By DOUG MELLGREN, AP
Friday, October 12, 2007


    

OSLO, Norway -- Former U.S. Vice President Al Gore and the U.N.'s Intergovernmental Panel on Climate

Change won the 2007 Nobel Peace Prize Friday for their efforts to build up and disseminate knowledge about man-made climate change and to lay the foundations for fighting it.

Gore, who won an Academy Award earlier this year for his film "An Inconvenient Truth," had been widely tipped to win the prize. The win is also likely add further fuel to a burgeoning movement in the United States that seeks to draft Gore to run for president in 2008, which he has so far said he does not plan to do.

"His strong commitment, reflected in political activity, lectures, films and books, has strengthened the struggle against climate change," the citation said. "He is probably the single individual who has done most to create greater worldwide understanding of the measures that need to be adopted."

It said that Gore "has for a long time been one of the world's leading environmentalist politicians" and cited his awareness at an early stage "of the climatic challenges the world is facing.
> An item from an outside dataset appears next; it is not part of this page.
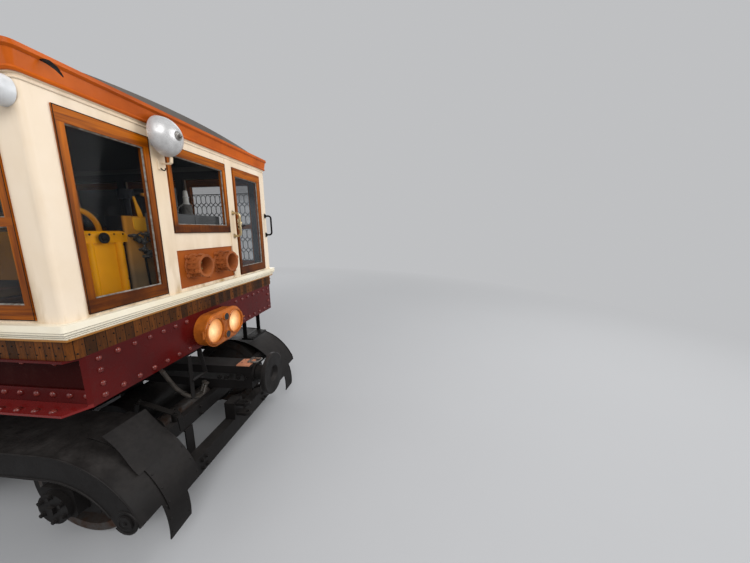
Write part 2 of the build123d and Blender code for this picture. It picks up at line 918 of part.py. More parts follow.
def make_brake_shoe():
    """Brake shoe behind the front wheel, hung from the transom by a strap."""
    inner = wheel_radius + shoe_gap
    x, height = wheelbase / 2, z(wheel_radius)
    corners = []
    for radius, sign in ((inner, 1), (inner + shoe_thick, -1)):
        for angle in (-shoe_angle, 0, shoe_angle):
            turn = math.radians(180 + sign * angle)
            corners.append((x + radius * math.cos(turn), height + radius * math.sin(turn)))
    a, b, c, d, e, f = corners
    face_arc = ThreePointArc(a, b, c)
    outline = face_arc + Line(c, d) + ThreePointArc(d, e, f) + Line(f, a)
    shoe = side_profile(outline, shoe_y0, shoe_y1)
    back = x - inner - shoe_thick
    middle = (shoe_y0 + shoe_y1) / 2
    strap = block(back - brake_strap, back, middle - brake_strap, middle + brake_strap,
                  height - 2 * brake_strap, z(transom_top) - brake_strap)
    bracket = block(transom_x, back, middle - brake_strap, middle + brake_strap,
                    z(transom_top) - 4 * brake_strap, z(transom_top) - brake_strap)
    lug = block(back - brake_strap, back + brake_strap, middle - brake_strap, middle + brake_strap,
                height - 2 * brake_strap, height + 2 * brake_strap)
    return shoe + strap + bracket + lug


def make_bogie_frame():
    """Side plates, transoms, headstock, bolster and brake shoes."""
    parts = []
    parts += mirrored(make_side_frame())
    shoe = make_brake_shoe()
    parts += mirrored(shoe) + mirrored(mirror(shoe, about=Plane.YZ))
    inner = side_frame_y
    half = transom_width / 2
    for place in (-transom_x, transom_x):
        parts.append(block(place - half, place + half, -inner, inner, z(transom_low), z(transom_top)))
    parts.append(block(headstock_x, headstock_x + headstock_thick, -inner, inner,
                       z(headstock_low), z(headstock_low) + headstock_height))
    parts.append(block(-bolster_half, bolster_half, -bolster_reach, bolster_reach,
                       z(transom_top), z(bolster_top)))
    outer = transom_x + half
    for side in (-1, 1):
        y0, y1 = sorted((side * bolster_reach, side * (bolster_reach - transom_width)))
        parts.append(block(-outer, outer, y0, y1, z(transom_low + 40), z(transom_top + 60)))
    bowl_top = z(frame_bottom) - pivot_drop - swivel_gap
    bowl = Pos(0, 0, (z(bolster_top) + bowl_top) / 2) * Cylinder(pivot_radius + 15,
                                                                bowl_top - z(bolster_top))
    return Part() + parts + bowl


def make_axlebox(x):
    """Cast box round the journal, with its cover, square nut and spring."""
    centre = z(wheel_radius)
    body = block(x - box_half, x + box_half, box_in, box_out, centre - box_below, centre + box_above)
    body = fillet(body.edges().filter_by(Axis.Y), radius=box_round)
    cover = rod((x, box_out, centre), (x, box_out + cover_thick, centre), cover_radius)
    nut = block(x - nut_side / 2, x + nut_side / 2, box_out + cover_thick, box_out + cover_thick + nut_thick,
                centre - nut_side / 2, centre + nut_side / 2)
    spring = block(x - spring_half, x + spring_half, spring_in, spring_in + spring_width,
                   centre + box_above, z(pedestal_top))
    bore = rod((x, box_in - 5, centre), (x, journal_end + 5, centre), journal_radius + journal_gap)
    return body + cover + nut + spring - bore


def arc_points(radius, start, stop):
    """Start, middle and end of an arc about the fender's centre, angles in degrees."""
    points = []
    for angle in (start, (start + stop) / 2, stop):
        turn = math.radians(angle)
        points.append((fender_x + radius * math.cos(turn), z(fender_z) + radius * math.sin(turn)))
    return points


def curved_sheet(outer, thick, start, stop, y0, y1, tail=0):
    """Sheet along an arc about the fender's centre, with a flat tail behind its top."""
    a, b, c = arc_points(outer, start, stop)
    d, e, f = arc_points(outer - thick, stop, start)
    edge = ThreePointArc(a, b, c)
    if tail:
        edge += Polyline(c, (tail, c[1]), (tail, d[1]), d)
    else:
        edge += Line(c, d)
    return side_profile(edge + ThreePointArc(d, e, f) + Line(f, a), y0, y1)


def make_fender():
    """Left fender: sheet over the wheel, raised inner sheet, skirt and front flap."""
    outer = half_width
    sheet = curved_sheet(fender_radius, fender_sheet, 18, 90, fender_in, outer, bogie_rear)
    flap = curved_sheet(fender_radius, fender_sheet, -7.5, 19, 730, 890)
    raised = curved_sheet(fender_radius + 7, 7, 12, 81, 620, 870)
    skirt = curved_sheet(fender_radius, skirt_depth, 22, 90, outer - skirt_thick, outer, bogie_rear)
    middle = fender_radius - skirt_depth / 2
    turn = math.radians(24)
    end_x = fender_x + middle * math.cos(turn)
    end_z = z(fender_z) + middle * math.sin(turn)
    boss = Pos(end_x, outer - skirt_thick / 2, end_z) * Rot(90, 0, 0) * Cylinder(skirt_depth / 2,
                                                                                skirt_thick)
    pin = rod((end_x, outer - skirt_thick, end_z), (end_x, outer + 0.7 * skirt_thick, end_z), boss_pin)
    stays = []
    half = stay_width / 2
    for place in stay_places:
        stays.append(block(place - half, place + half, side_frame_y, outer - skirt_thick,
                           z(frame_plate_top), z(fender_z) + fender_radius - fender_sheet))
    return Part() + sheet + flap + raised + skirt + boss + pin + stays


motor_x = 430
motor_radius = 190
motor_half = 310
motor_raise = 10
gear_in = 410
gear_out = 520
gear_radius = 190
pinion_x = 470
pinion_radius = 120
pinion_neck = 70
bearing_in = 290
bearing_out = 400
bearing_round = 100
nose_half = 90


def make_motor():
    """Traction motor on the front axle: round case, two axle bearings and the gear case."""
    axle, centre = wheelbase / 2, z(wheel_radius)
    level = centre + motor_raise
    case = rod((motor_x, -motor_half, level), (motor_x, motor_half, level), motor_radius)
    feet = block(motor_x - 130, motor_x + 130, 10 - motor_half, motor_half - 10,
                 centre - motor_radius, centre + 60)
    bearings = []
    for y0, y1 in ((-bearing_out, -bearing_in), (bearing_in, bearing_out)):
        arm = block(motor_x, axle, y0, y1, centre - pinion_neck, centre + pinion_neck)
        bearings.append(rod((axle, y0, centre), (axle, y1, centre), bearing_round) + arm)
    gear_case = rod((axle, gear_in, centre), (axle, gear_out, centre), gear_radius)
    gear_case += rod((pinion_x, gear_in, centre), (pinion_x, gear_out, centre), pinion_radius)
    gear_case += block(pinion_x, axle, gear_in, gear_out, centre - pinion_radius, centre + pinion_radius)
    link = rod((pinion_x, bearing_in, centre), (pinion_x, gear_in + 20, centre), pinion_neck)
    nose = block(transom_x, motor_x - 130, -nose_half, nose_half, centre + 60, z(transom_low))
    whole = case + feet + bearings + gear_case + link + nose
    return whole - rod((axle, -gear_out, centre), (axle, gear_out + 80, centre), axle_radius + pin_gap)


buffer_reach = 1640
buffer_z = 720
buffer_radius = 168
buffer_length = 160
buffer_stem = 62
buffer_disc = 32
beam_thick = 150
beam_top = 800
beam_low = 610
beam_wall = 65


def make_draw_beam():
    """Forked beam from the bolster out to the buffer."""
    end = buffer_reach - buffer_length
    start = bolster_half
    rest = z(headstock_low) + headstock_height
    outline = FilletPolyline((start, z(bolster_top) - 20), (start + 270, z(beam_top)),
                             (end, z(beam_top)), (end, z(beam_low)),
                             (headstock_x + 2 * headstock_thick, rest), (headstock_x - 40, rest),
                             (start, rest + 50), radius=8, close=True)
    beam = side_profile(outline, -beam_thick / 2, beam_thick / 2)
    top, low = z(beam_top) - beam_wall, z(beam_low) + beam_wall
    slot_start, slot_end = start + 400, end - beam_wall
    slot = FilletPolyline((slot_start, top), (slot_end, top), (slot_end, low), (slot_start, low + 15),
                          radius=0.3 * beam_wall, close=True)
    return beam - side_profile(slot, -beam_thick, beam_thick)


def make_buffer():
    """Turned buffer: stem, collar and dished disc."""
    start, end = buffer_reach - buffer_length, buffer_reach
    stem, disc = buffer_stem, end - buffer_disc
    points = Polyline((start, 0), (start, 1.25 * stem), (start + 20, 1.25 * stem), (start + 20, stem),
                      (disc - 18, stem), (disc - 8, 1.3 * stem), (disc, buffer_radius),
                      (end - 6, buffer_radius), (end, buffer_radius - 10), (end, 1.06 * stem),
                      (end - 0.9 * buffer_disc, 0.7 * stem), (end - 0.9 * buffer_disc, 0), close=True)
    return Pos(0, 0, z(buffer_z)) * revolve(Plane.XZ * make_face(points), axis=Axis.X)


guard_x = 1280
guard_z = 300
guard_half = 640
guard_width = 90
guard_height = 130
guard_thick = 12
hanger_y = 440
hanger_width = 70
hanger_thick = 10


def make_guard():
    """Angle beam ahead of the wheels, on two hangers from the headstock."""
    back, top = guard_x - guard_width, z(guard_z)
    parts = [block(back, guard_x, -guard_half, guard_half, top - guard_thick, top),
             block(guard_x - guard_thick, guard_x, -guard_half, guard_half, top - guard_height, top)]
    low = z(headstock_low)
    for side in (-hanger_y, hanger_y):
        y0, y1 = side - hanger_width / 2, side + hanger_width / 2
        parts.append(block(back - hanger_thick, back, y0, y1, top - guard_thick, low))
        parts.append(block(headstock_x, back, y0, y1, low - hanger_thick, low))
    return Part() + parts


clevis_length = 90
clevis_overhang = 10
clevis_half = 60
clevis_height = 150
tongue_half = 35
tongue_thick = 22
tongue_reach = 75
tongue_heights = (25, 115)
coupling_bore = 17


def make_coupling():
    """Coupling block on the guard beam, with two eyed tongues for a pin."""
    low, clevis_front = z(guard_z), guard_x + clevis_overhang
    whole = block(clevis_front - clevis_length, clevis_front, -clevis_half, clevis_half,
                  low, low + clevis_height)
    eye_x = clevis_front + tongue_reach
    for height in tongue_heights:
        whole += block(clevis_front, eye_x, -tongue_half, tongue_half, low + height,
                       low + height + tongue_thick)
        whole += rod((eye_x, 0, low + height), (eye_x, 0, low + height + tongue_thick), tongue_half)
    return whole - rod((eye_x, 0, low), (eye_x, 0, low + 2 * clevis_height), coupling_bore)


def at_bogie(shape):
    return Pos(bogie_x, 0, 0) * shape


# Write every node

save("side_girders", make_girders())
save("end_frames", both_ends(make_end_frame()))
save("centre_frame", make_centre_frame())
save("end_plates", both_ends(make_end_plate()))
saloon_floor = block(-saloon_half, saloon_half, -wall_in, wall_in,
                     z(low_frame_top) - floor_thick, z(low_frame_top))
cab_floor_boards = block(saloon_half, face - plate_thick, -wall_in, wall_in,
                         z(cab_floor) - floor_thick, z(cab_floor))
save("floors", [saloon_floor] + both_ends(cab_floor_boards))
save("plank_bands", both_ends(make_plank_band()))
save("sill_moulding", make_sill())
save("side_wall_left", make_side_wall(1))
save("side_wall_right", make_side_wall(-1))
end_wall = Part() + make_end_wall() + make_fixed_knuckles()
save("end_wall_front", end_wall)
save("end_wall_rear", turned(end_wall))
side_frames, side_panes = make_side_sashes()
end_frames, end_panes = make_end_sashes()
save("window_sashes", side_frames + both_ends(end_frames))
save("window_panes", side_panes + both_ends(end_panes))
save("end_panels", both_ends(make_end_panel()))
save("cable_sockets", both_ends(make_sockets()))
roof = make_roof()
save("roof", roof)
save("cornice", make_cornice())
save("bulkheads", both_ends(make_bulkhead()))
save("saloon_benches", make_benches())
save("cab_seats", both_ends(make_cab_seat()))
save("controllers", both_ends(make_controller()))
save("brake_stands", both_ends(make_brake_stand()))
lamp, lenses = make_headlamp()
save("headlamps", both_ends(lamp))
save("headlamp_lenses", both_ends(lenses))
save("bells", both_ends(make_bell()))
save("grab_handles", both_ends([make_handle(y) for y in handle_places]))
save("cab_steps", both_ends(make_cab_step()))
save("corner_lamps", both_ends(make_corner_lamp()))
save("door_rails", [make_door_rail(1), make_door_rail(-1)])
save("collector_bases", both_ends(make_collector_base(roof)))

collector = make_collector()
door_leaf, door_pane = make_cab_door()
frame = at_bogie(make_bogie_frame())
boxes = [at_bogie(piece) for x in (-wheelbase / 2, wheelbase / 2) for piece in mirrored(make_axlebox(x))]
fenders = [at_bogie(piece) for piece in mirrored(make_fender())]
motor = at_bogie(make_motor())
beam = at_bogie(make_draw_beam())
buffer = at_bogie(make_buffer())
guard = at_bogie(make_guard())
coupling = at_bogie(make_coupling())
for end, place in (("front", lambda shape: shape), ("rear", turned)):
    save(f"collector_{end}", place(collector))
    save(f"cab_door_{end}", place(door_leaf))
    save(f"cab_door_pane_{end}", place(door_pane))
    save(f"bogie_frame_{end}", place(frame))
    save(f"axleboxes_{end}", [place(piece) for piece in boxes])
    save(f"fenders_{end}", [place(piece) for piece in fenders])
    save(f"motor_{end}", place(motor))
    save(f"draw_beam_{end}", place(beam))
    save(f"buffer_{end}", place(buffer))
    save(f"guard_beam_{end}", place(guard))
    save(f"coupling_{end}", place(coupling))
for number, x in enumerate((wheelbase / 2, -wheelbase / 2), start=1):
    save(f"wheelset_front_{number}", make_wheelset(bogie_x + x))
    save(f"wheelset_rear_{number}", turned(make_wheelset(bogie_x + x)))
for name, side in (("left", 1), ("right", -1)):
    leaf, pane = make_saloon_door(side)
    save(f"saloon_door_{name}", leaf)
    save(f"saloon_door_pane_{name}", pane)
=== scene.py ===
# %% [markdown]
# # Subway car
# A historic low-height subway motor car with a wooden body on a riveted swan-neck frame.
# The construction comes ready made as a fixed frame of metal and wood pieces. This script
# gives each piece its finish and adds what is too small or too soft for the frame: rivets,
# nails, putty, lamp fittings, pipes, bolts and cushions. All lengths are metres.

# %% Load the frame
import bpy
import bmesh
from math import cos, exp, pi, radians, sin, sqrt
from mathutils import Vector, Matrix


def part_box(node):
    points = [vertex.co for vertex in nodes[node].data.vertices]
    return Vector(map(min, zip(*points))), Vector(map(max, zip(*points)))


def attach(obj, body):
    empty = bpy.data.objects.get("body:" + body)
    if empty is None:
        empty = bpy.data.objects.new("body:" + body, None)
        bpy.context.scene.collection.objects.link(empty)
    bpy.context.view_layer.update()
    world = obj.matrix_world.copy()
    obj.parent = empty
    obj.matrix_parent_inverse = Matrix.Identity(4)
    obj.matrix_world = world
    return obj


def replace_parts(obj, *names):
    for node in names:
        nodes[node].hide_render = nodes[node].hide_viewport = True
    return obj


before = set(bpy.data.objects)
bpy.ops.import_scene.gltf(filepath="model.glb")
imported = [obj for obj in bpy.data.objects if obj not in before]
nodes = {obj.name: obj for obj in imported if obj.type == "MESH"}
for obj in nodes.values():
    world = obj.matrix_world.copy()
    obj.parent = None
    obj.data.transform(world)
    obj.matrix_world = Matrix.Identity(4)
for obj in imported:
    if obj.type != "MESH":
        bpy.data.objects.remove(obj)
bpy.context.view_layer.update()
face_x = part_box("end_plates")[1].x
rail_top = 0.025

# %% [markdown]
# ## Camera
# The photograph was taken with a very wide lens, held a little ahead of the end face and
# beside the car, at about eye height above the rail. Its place, heading, tilt and roll were
# solved from the rails and the corners of the end face, so the camera repeats them as sizes.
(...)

The committee cited the IPCC for its two decades of scientific reports that have "created an ever-broader informed consensus about the connection between human activities and global warming. Thousands of scientists and officials from over one hundred countries have collaborated to achieve greater certainty as to the scale of the warming."

It went on to say that because of its efforts global warming has been increasingly recognized. In the 1980s it "seemed to be merely an interesting hypothesis, the 1990s produced firmer evidence in its support. In the last few years, the connections have become even clearer and the consequences still more apparent."
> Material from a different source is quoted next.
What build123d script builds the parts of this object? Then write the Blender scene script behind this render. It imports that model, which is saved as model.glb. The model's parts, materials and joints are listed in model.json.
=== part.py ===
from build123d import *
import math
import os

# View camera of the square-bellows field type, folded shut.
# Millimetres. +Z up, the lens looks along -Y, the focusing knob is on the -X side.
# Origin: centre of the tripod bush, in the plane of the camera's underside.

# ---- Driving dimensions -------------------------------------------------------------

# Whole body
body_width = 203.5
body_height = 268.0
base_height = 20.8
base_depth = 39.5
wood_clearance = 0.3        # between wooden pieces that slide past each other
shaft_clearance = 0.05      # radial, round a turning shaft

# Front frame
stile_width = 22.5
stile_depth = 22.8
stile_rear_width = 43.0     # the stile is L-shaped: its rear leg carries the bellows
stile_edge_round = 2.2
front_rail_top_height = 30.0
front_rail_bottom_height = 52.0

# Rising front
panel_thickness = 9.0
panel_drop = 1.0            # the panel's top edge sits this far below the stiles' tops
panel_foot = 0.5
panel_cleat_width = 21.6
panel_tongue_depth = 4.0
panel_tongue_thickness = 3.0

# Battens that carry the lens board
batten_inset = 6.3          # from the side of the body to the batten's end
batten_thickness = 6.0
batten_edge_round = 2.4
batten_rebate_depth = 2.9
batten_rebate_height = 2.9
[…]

"It was a surprise," said Carola Traverso Saibante of the IPCC. "We would have been happy even if (Gore) had received it alone because it is a recognition of the importance of this issue."

The prize decision was greeted with some skepticism.

"Awarding it to Al Gore cannot be seen as anything other than a political statement. Awarding it to the IPCC is well-founded," said Bjorn Lomborg, author of "The Skeptical Environmentalist.

He criticized Gore's film as having "some very obvious mistakes, like the argument that we're going to see six meters of sea-level rise," he said.

"They (Nobel committee) have a unique platform in getting people's attention on this issue, and I regret they have used it to make a political statement."